吾妻渓谷の絶景を空中散歩 夏にも橋完成、観光アピール
東京新聞・夕刊 2016.3.14
吾妻渓谷に建設される「猿橋」のイメージ図
群馬県東吾妻町(ひがしあがつままち)が新緑や紅葉の名所として知られる景勝地「吾妻渓谷」に、新たな橋「猿橋」の建設を進めている。渓谷の一部が水没する八ッ場(やんば)ダムの建設の影響で、周辺は車両通行を規制。観光への影響を懸念する町は散策できる橋で新たな眺望を提供し、見物客を呼び込みたい考えだ。ことし夏の完成を目指す。
吾妻渓谷は長野県境から流れる吾妻川の上流に位置する。川幅が狭く、深い谷の両岸には木々が生い茂る。最も狭い名所「八丁暗がり」付近は「吾妻峡」として、国の名勝にも指定。歌人若山牧水も愛し、絶賛する短歌を残している。
建設の是非をめぐり議論になった八ッ場ダムは昨年から本体工事が始まり、二〇一九年度に完成予定。ダム湖に沈むのは隣町の流域だが、絶景の一部が失われてしまうことに地元住民らが危機感を持っていた。
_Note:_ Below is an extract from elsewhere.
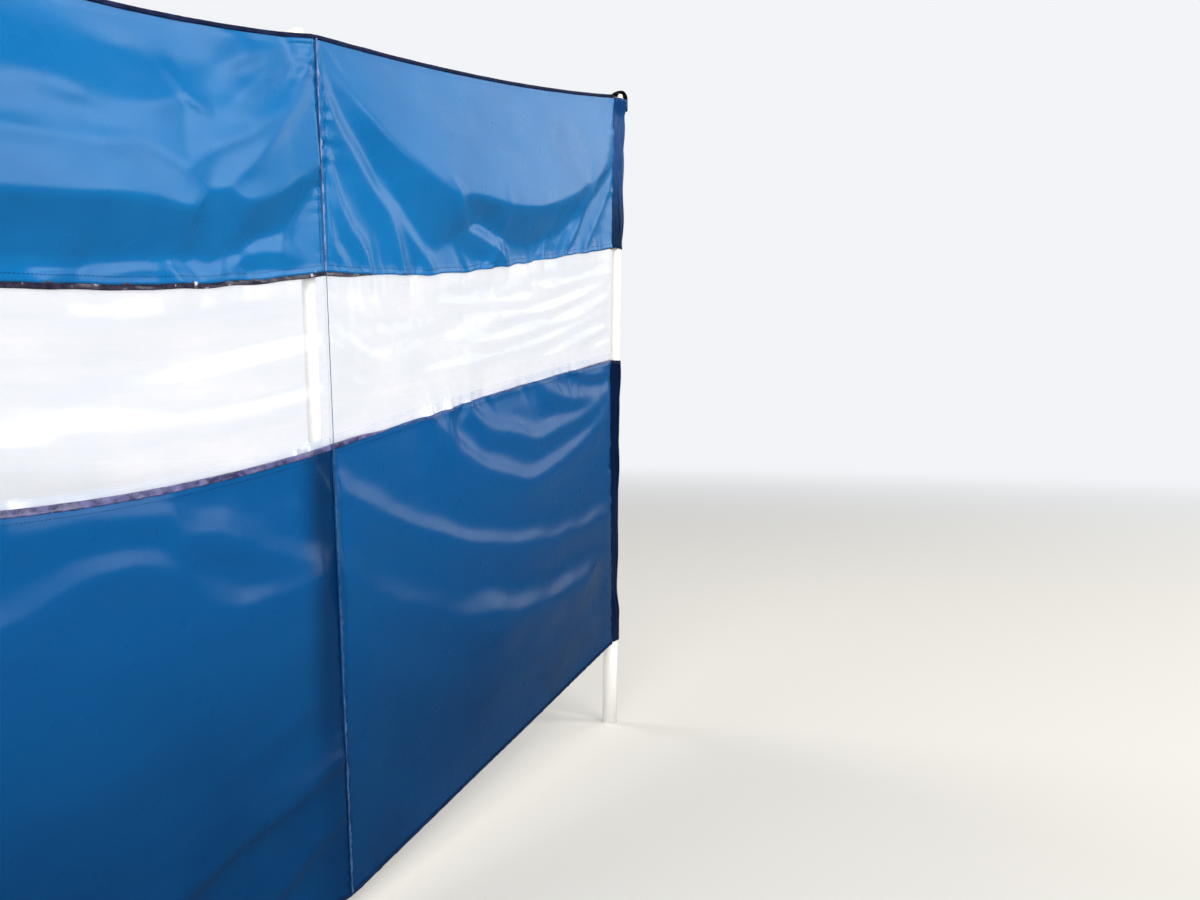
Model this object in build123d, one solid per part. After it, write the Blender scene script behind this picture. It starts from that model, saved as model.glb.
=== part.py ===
from build123d import *
import math
import os

# Beach windbreak: four cloth bays on five round posts, modelled from ground level up.
# X runs along the row, +Y is the side that the posts stand on, +Z is up.
# The origin is the centre of the middle post's flat foot. All sizes are in millimetres.

# Plan of the row
BAYS = 4
BAY_LENGTH = 1030.0
BAY_TURN = 16.0

# Cloth, measured up a post
LOWER_BAND = 626.0
WINDOW_BAND = 246.0
UPPER_BAND = 328.0
CLOTH_THICKNESS = 1.5
FILM_THICKNESS = 1.0
SLEEVE_WALL = 1.2
SLEEVE_WIDTH = 60.0
SLEEVE_LAP = 4.8
SEAM_OFFSET = 14.0
END_SLEEVE_REACH = 30.0
# How far an end seam stands in front of its post's axis, at the hem and from the window up
END_SEAM_FRONT_LOW = 15.0
END_SEAM_FRONT_HIGH = 1.0
BINDING_WIDTH = 10.0
BINDING_WALL = 1.0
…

そこで東吾妻町が着目したのが江戸から大正時代に実在した木橋「猿橋」の存在だ。
計画ではダム建設予定地から約一キロ下流に、長さ四十三メートル、幅四メートル足らずの鉄骨造りの橋を建設。同じ名前で、橋桁や欄干を木材で覆い木造風とすることで、レトロな印象を強調する。白絹の滝なども、より近くで見られるという。
周辺の遊歩道なども併せて整備する。町の担当者は「当時の資料を調べて、設計を進めてきた。多くの観光客に訪れてもらいたい」と期待している。